**Instructions for the task:** Start at the line that has "make_case()" and stop at the line that has "depsgraph = bpy.context.evaluated_depsgraph_get()". Print those lines and all lines between them exactly, and nothing more.

**Data to use:**
— START —

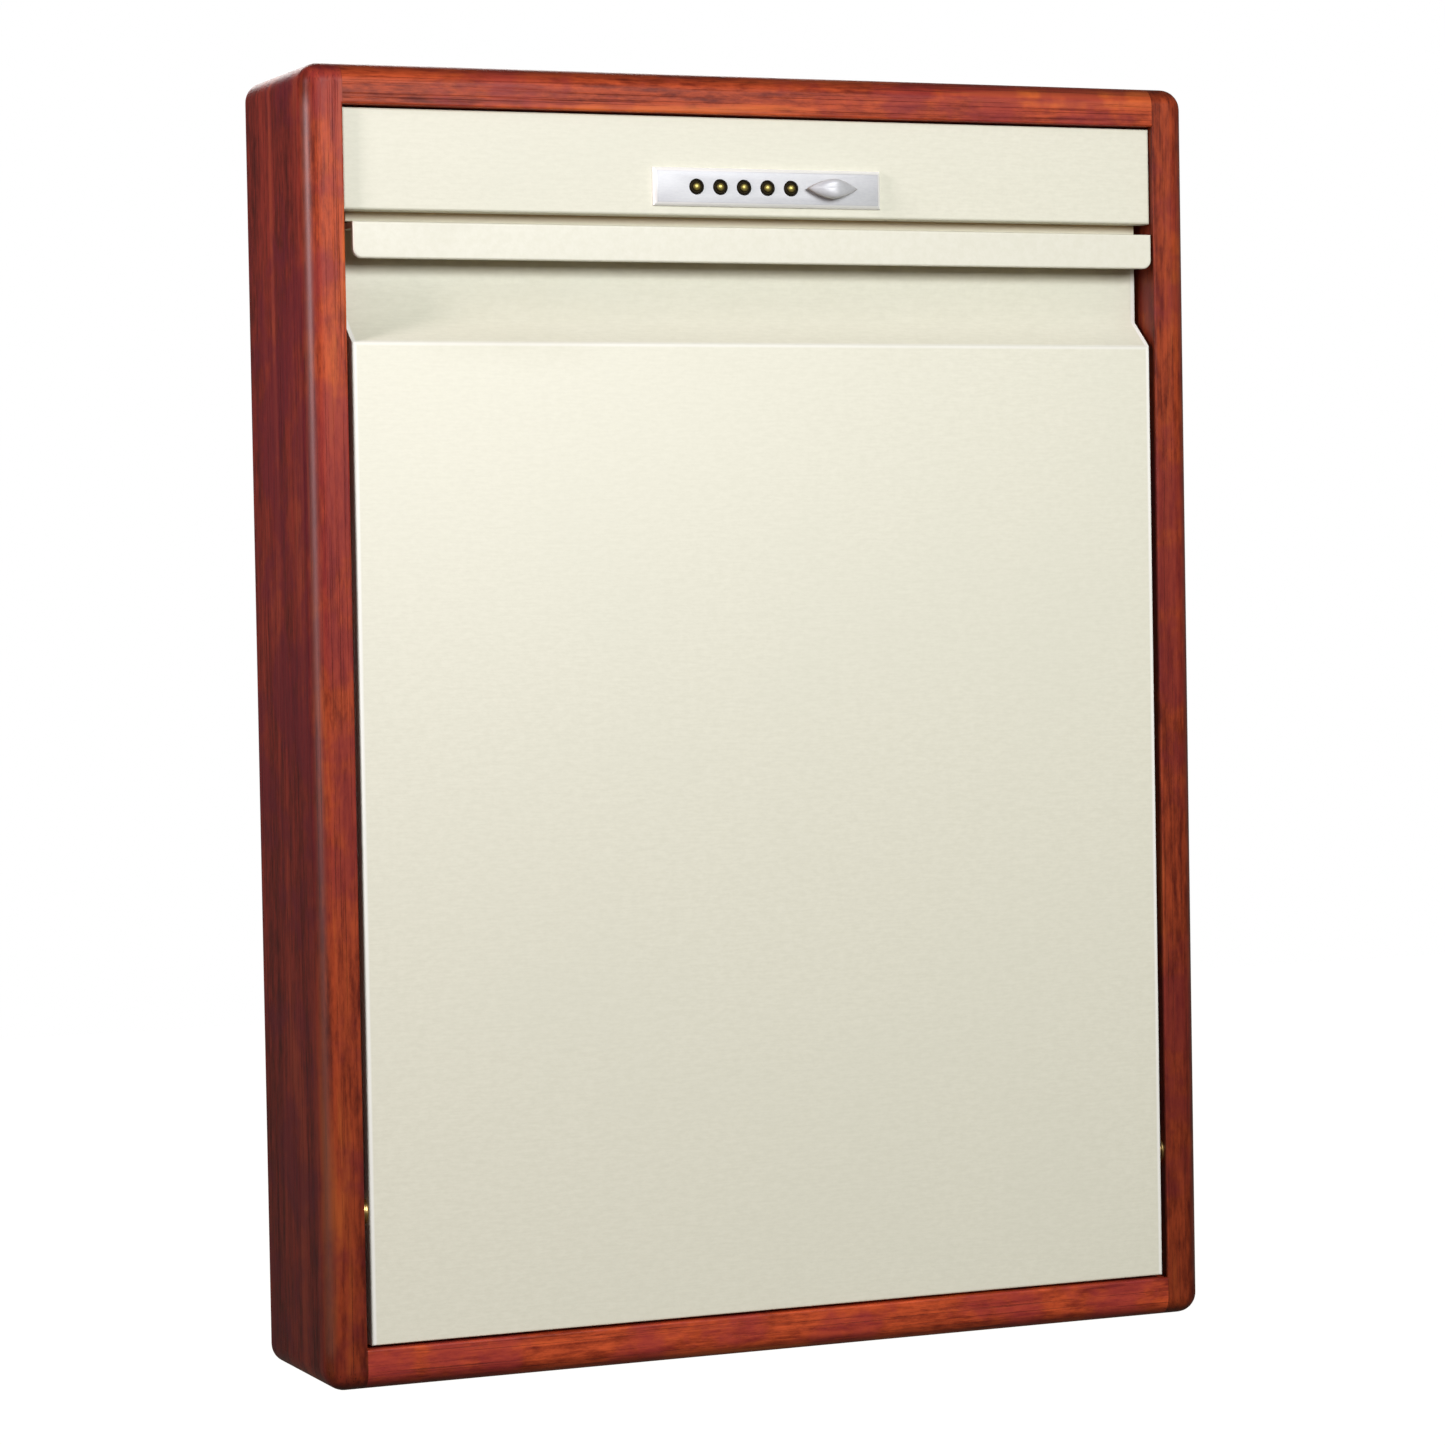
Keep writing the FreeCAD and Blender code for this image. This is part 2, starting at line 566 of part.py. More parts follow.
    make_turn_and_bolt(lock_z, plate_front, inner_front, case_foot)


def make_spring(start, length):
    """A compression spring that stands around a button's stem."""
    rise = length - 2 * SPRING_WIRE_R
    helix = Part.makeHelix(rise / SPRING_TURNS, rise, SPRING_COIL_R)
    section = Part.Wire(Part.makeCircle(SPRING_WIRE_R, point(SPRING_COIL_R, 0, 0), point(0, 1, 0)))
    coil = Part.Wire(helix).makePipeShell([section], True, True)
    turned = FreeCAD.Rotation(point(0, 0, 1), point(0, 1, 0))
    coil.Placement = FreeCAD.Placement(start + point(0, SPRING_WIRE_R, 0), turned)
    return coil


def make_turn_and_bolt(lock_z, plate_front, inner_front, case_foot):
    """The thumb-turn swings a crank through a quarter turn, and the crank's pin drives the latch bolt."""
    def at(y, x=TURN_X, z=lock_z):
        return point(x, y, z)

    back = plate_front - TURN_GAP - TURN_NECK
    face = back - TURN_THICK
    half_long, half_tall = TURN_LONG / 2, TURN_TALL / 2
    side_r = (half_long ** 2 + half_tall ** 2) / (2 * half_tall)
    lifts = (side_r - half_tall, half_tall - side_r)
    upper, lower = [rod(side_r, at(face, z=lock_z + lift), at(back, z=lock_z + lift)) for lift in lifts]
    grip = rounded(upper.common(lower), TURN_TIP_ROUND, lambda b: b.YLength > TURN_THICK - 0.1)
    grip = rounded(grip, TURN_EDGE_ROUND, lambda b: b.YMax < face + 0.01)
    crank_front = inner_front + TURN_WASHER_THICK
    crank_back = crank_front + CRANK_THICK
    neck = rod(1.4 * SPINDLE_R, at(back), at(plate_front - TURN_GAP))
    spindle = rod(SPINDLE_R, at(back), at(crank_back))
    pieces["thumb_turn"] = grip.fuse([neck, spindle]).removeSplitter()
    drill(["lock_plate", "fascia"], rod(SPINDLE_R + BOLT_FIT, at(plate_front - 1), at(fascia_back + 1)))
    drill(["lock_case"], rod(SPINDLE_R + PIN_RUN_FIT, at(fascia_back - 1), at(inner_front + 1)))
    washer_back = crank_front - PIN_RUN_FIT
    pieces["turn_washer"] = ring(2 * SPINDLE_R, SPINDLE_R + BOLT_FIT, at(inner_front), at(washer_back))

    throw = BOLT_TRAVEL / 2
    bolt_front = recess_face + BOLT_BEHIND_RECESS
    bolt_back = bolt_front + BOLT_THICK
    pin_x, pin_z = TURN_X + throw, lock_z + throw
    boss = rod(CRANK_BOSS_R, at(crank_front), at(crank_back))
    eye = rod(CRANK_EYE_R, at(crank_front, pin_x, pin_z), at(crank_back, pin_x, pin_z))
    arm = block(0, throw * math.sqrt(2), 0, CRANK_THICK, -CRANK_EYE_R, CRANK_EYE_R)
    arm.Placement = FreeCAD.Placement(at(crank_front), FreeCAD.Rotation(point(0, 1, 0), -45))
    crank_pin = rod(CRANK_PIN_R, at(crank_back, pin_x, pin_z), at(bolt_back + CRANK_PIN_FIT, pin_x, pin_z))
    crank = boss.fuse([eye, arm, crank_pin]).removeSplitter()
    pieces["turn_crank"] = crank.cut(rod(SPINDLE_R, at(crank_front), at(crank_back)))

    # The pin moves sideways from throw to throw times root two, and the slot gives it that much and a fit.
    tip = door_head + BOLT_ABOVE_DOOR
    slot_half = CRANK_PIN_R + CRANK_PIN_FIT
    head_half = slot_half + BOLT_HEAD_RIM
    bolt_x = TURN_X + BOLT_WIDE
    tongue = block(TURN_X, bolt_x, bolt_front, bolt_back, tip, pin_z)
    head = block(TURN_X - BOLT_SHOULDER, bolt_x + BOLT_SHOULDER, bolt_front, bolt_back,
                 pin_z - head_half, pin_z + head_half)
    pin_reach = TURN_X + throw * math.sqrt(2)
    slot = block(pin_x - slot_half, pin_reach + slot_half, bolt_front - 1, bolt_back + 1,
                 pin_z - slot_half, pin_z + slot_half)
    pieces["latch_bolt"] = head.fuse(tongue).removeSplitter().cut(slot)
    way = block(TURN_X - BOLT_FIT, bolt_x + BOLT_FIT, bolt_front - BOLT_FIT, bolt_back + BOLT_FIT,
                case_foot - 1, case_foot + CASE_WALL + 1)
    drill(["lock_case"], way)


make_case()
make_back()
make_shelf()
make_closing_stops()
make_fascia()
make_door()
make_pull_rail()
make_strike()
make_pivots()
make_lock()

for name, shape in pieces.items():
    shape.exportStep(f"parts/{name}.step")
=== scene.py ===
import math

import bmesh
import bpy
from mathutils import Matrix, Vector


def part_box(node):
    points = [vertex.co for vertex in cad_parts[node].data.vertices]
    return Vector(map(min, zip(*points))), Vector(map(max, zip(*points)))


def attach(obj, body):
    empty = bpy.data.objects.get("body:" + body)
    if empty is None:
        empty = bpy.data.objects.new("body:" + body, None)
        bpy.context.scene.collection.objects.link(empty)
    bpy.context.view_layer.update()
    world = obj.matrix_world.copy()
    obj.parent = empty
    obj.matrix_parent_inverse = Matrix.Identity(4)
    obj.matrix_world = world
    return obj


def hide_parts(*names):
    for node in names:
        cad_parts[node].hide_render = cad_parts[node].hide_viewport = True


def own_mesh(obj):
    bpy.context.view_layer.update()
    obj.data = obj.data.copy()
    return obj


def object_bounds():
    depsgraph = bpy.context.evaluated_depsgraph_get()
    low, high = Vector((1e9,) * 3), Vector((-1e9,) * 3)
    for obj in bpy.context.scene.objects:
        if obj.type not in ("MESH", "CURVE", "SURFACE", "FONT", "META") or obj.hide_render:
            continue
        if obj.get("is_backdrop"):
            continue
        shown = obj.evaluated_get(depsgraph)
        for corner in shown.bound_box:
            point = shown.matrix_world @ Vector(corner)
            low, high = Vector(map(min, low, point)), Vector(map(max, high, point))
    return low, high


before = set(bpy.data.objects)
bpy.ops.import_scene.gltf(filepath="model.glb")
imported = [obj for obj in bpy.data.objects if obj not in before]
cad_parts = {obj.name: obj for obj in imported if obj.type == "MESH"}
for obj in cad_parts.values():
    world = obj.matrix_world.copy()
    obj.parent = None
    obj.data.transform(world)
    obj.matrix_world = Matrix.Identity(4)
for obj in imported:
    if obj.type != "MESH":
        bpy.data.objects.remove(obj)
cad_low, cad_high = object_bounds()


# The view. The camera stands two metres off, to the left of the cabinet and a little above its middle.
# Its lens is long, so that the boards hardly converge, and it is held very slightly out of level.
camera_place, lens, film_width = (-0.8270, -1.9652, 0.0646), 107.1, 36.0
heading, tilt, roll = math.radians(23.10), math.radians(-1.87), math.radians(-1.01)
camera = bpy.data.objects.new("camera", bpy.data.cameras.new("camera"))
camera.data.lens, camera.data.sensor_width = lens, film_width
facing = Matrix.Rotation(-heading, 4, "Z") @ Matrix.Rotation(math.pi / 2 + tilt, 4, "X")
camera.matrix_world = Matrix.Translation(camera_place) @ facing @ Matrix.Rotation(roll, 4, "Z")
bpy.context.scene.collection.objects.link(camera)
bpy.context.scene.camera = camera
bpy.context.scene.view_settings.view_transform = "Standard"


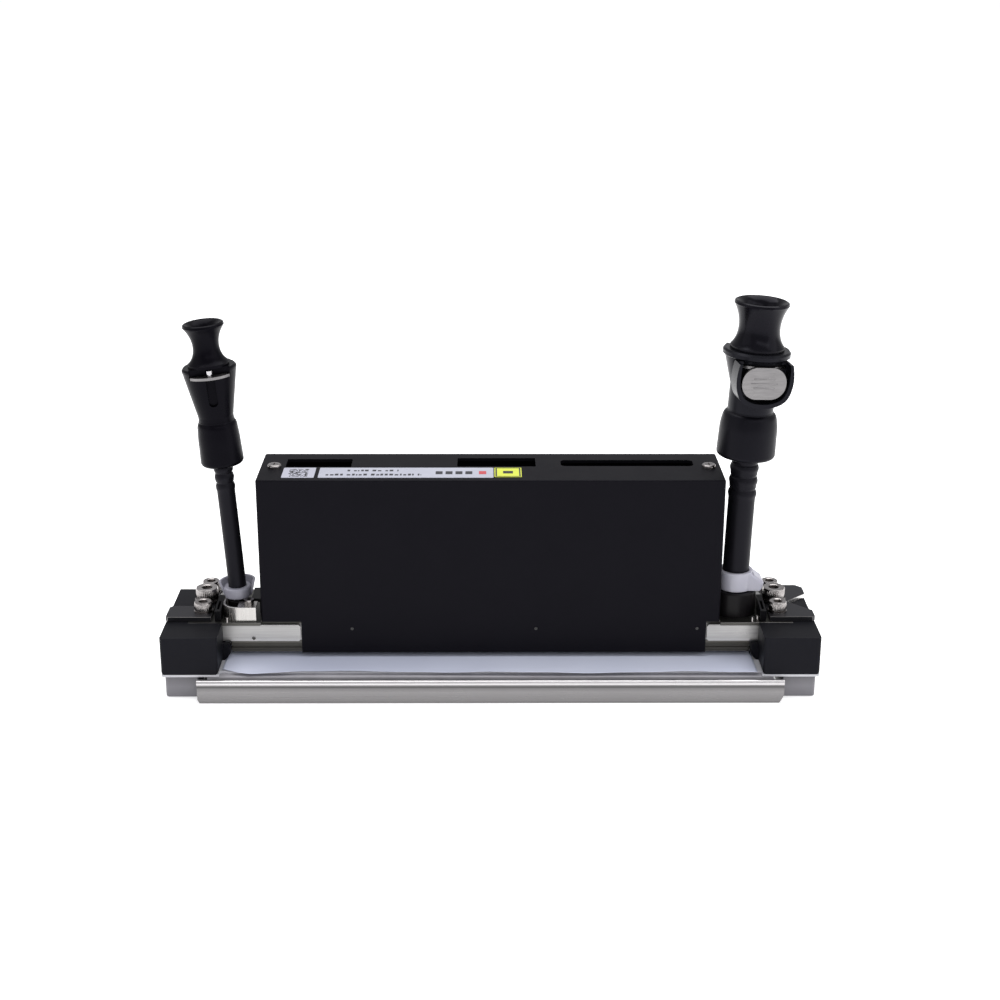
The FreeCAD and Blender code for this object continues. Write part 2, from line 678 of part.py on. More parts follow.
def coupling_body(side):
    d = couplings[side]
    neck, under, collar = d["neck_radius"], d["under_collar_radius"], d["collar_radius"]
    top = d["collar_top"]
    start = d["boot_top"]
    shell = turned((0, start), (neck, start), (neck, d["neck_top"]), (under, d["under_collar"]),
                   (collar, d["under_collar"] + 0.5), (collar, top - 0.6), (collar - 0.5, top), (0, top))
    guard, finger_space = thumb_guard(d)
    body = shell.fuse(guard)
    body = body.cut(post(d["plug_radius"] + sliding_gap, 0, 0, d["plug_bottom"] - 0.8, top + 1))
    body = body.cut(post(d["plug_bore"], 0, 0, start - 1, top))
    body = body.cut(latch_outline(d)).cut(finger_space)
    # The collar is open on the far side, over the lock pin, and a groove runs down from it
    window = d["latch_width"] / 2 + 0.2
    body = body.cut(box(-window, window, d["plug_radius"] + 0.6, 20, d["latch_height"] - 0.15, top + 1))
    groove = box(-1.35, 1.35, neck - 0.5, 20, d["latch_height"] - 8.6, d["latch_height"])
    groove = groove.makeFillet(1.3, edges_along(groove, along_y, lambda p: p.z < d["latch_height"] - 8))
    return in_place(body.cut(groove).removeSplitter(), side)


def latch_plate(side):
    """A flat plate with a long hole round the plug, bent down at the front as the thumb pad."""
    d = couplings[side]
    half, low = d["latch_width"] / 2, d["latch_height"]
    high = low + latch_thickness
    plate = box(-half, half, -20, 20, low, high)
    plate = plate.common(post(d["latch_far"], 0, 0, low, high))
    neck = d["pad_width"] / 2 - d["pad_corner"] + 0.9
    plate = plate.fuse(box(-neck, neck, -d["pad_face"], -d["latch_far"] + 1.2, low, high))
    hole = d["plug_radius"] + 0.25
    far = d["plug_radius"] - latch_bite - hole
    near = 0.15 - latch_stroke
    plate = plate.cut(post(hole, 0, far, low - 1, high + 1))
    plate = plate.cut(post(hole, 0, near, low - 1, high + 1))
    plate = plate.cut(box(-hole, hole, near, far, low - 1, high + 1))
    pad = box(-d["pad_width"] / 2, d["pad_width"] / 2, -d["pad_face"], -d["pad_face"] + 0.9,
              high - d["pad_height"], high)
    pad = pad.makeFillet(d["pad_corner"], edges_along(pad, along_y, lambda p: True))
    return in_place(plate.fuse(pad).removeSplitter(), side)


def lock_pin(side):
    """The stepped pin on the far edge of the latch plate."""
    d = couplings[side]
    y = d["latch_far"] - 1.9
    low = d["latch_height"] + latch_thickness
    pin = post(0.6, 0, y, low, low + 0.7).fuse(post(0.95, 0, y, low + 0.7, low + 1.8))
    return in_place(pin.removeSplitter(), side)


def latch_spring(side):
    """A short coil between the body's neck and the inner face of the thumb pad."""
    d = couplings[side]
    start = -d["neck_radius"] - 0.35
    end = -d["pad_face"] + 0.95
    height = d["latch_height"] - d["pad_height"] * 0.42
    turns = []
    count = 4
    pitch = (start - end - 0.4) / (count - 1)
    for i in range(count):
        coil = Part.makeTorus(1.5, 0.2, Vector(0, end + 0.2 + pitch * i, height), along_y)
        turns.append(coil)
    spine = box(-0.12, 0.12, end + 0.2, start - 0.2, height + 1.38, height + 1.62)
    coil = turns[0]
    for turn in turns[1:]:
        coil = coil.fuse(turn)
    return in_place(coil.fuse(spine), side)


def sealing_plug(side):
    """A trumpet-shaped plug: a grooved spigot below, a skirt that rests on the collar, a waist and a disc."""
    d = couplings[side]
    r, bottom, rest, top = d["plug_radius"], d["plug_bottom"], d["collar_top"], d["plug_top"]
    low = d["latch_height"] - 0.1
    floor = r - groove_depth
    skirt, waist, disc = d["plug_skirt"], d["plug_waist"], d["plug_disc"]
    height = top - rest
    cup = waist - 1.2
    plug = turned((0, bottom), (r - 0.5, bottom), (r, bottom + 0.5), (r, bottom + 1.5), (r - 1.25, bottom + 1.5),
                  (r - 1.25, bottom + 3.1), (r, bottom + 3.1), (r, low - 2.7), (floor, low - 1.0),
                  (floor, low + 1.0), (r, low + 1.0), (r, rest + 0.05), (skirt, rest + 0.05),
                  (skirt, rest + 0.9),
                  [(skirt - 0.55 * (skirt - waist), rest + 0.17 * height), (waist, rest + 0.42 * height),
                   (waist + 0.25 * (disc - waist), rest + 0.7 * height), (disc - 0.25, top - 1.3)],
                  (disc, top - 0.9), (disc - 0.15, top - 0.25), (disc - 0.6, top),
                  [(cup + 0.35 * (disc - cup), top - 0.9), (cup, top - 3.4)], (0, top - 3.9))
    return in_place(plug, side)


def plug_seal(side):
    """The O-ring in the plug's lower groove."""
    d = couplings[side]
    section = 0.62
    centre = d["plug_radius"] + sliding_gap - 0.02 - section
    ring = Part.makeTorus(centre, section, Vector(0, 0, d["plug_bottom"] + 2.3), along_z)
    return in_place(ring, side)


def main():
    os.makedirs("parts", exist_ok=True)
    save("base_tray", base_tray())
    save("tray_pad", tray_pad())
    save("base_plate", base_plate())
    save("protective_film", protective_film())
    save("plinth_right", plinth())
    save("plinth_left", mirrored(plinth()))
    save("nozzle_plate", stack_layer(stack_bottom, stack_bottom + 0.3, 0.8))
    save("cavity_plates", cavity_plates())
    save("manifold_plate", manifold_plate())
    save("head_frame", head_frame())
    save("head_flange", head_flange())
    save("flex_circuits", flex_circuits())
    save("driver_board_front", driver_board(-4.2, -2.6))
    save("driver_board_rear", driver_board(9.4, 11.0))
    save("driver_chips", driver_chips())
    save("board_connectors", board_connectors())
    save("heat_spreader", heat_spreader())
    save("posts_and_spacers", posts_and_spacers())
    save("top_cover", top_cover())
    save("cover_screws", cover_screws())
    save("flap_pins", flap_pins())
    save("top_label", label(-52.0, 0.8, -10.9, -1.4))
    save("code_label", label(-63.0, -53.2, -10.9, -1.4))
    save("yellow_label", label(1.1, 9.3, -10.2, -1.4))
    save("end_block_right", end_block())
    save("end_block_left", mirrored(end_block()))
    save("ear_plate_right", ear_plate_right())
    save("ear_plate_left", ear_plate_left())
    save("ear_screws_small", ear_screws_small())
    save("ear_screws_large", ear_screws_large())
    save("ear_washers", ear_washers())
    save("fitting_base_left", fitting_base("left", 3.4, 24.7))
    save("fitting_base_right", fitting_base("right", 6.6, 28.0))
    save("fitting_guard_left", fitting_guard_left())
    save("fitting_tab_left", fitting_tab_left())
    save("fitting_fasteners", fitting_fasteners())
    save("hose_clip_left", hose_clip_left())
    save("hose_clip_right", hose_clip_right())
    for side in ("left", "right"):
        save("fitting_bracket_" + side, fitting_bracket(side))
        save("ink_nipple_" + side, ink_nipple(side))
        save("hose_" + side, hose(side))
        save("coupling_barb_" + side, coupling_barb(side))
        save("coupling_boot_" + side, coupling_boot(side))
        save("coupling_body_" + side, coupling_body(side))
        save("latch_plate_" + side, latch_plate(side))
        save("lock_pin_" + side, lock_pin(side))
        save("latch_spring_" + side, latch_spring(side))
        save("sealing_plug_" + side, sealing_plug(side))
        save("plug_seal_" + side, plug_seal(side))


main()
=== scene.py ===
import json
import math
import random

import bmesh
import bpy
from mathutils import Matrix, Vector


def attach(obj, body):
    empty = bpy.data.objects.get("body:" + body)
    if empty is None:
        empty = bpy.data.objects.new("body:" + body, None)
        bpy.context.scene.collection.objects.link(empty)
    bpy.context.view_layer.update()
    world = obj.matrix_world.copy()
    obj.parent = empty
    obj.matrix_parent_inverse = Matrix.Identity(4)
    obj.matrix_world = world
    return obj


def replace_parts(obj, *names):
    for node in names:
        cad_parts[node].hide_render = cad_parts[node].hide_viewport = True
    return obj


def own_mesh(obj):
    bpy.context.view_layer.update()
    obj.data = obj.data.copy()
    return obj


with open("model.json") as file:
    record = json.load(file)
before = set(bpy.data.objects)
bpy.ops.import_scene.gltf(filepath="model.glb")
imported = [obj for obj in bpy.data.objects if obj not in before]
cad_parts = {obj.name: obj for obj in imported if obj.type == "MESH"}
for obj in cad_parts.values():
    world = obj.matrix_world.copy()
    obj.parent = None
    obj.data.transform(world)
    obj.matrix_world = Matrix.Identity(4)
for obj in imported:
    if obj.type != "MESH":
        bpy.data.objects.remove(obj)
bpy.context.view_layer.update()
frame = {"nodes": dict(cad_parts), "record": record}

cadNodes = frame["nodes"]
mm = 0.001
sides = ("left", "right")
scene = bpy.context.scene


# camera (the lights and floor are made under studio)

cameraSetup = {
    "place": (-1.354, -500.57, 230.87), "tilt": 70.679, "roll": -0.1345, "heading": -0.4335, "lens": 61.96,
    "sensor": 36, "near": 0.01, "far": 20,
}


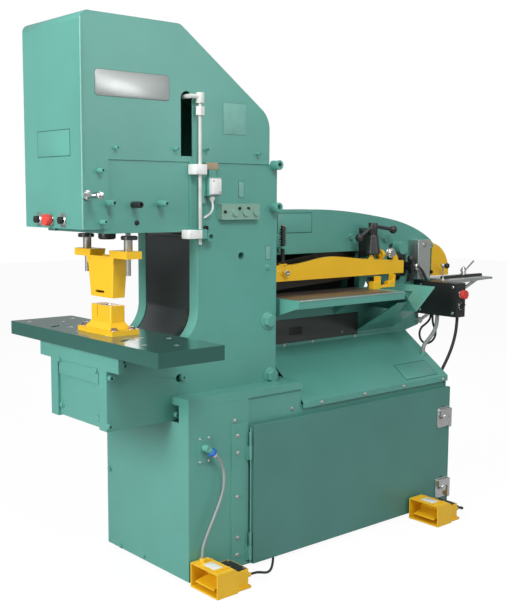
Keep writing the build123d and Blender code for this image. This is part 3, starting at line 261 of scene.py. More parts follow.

— END —

**Completed task:**
make_case()
make_back()
make_shelf()
make_closing_stops()
make_fascia()
make_door()
make_pull_rail()
make_strike()
make_pivots()
make_lock()

for name, shape in pieces.items():
    shape.exportStep(f"parts/{name}.step")
=== scene.py ===
import math

import bmesh
import bpy
from mathutils import Matrix, Vector


def part_box(node):
    points = [vertex.co for vertex in cad_parts[node].data.vertices]
    return Vector(map(min, zip(*points))), Vector(map(max, zip(*points)))


def attach(obj, body):
    empty = bpy.data.objects.get("body:" + body)
    if empty is None:
        empty = bpy.data.objects.new("body:" + body, None)
        bpy.context.scene.collection.objects.link(empty)
    bpy.context.view_layer.update()
    world = obj.matrix_world.copy()
    obj.parent = empty
    obj.matrix_parent_inverse = Matrix.Identity(4)
    obj.matrix_world = world
    return obj


def hide_parts(*names):
    for node in names:
        cad_parts[node].hide_render = cad_parts[node].hide_viewport = True


def own_mesh(obj):
    bpy.context.view_layer.update()
    obj.data = obj.data.copy()
    return obj


def object_bounds():
    depsgraph = bpy.context.evaluated_depsgraph_get()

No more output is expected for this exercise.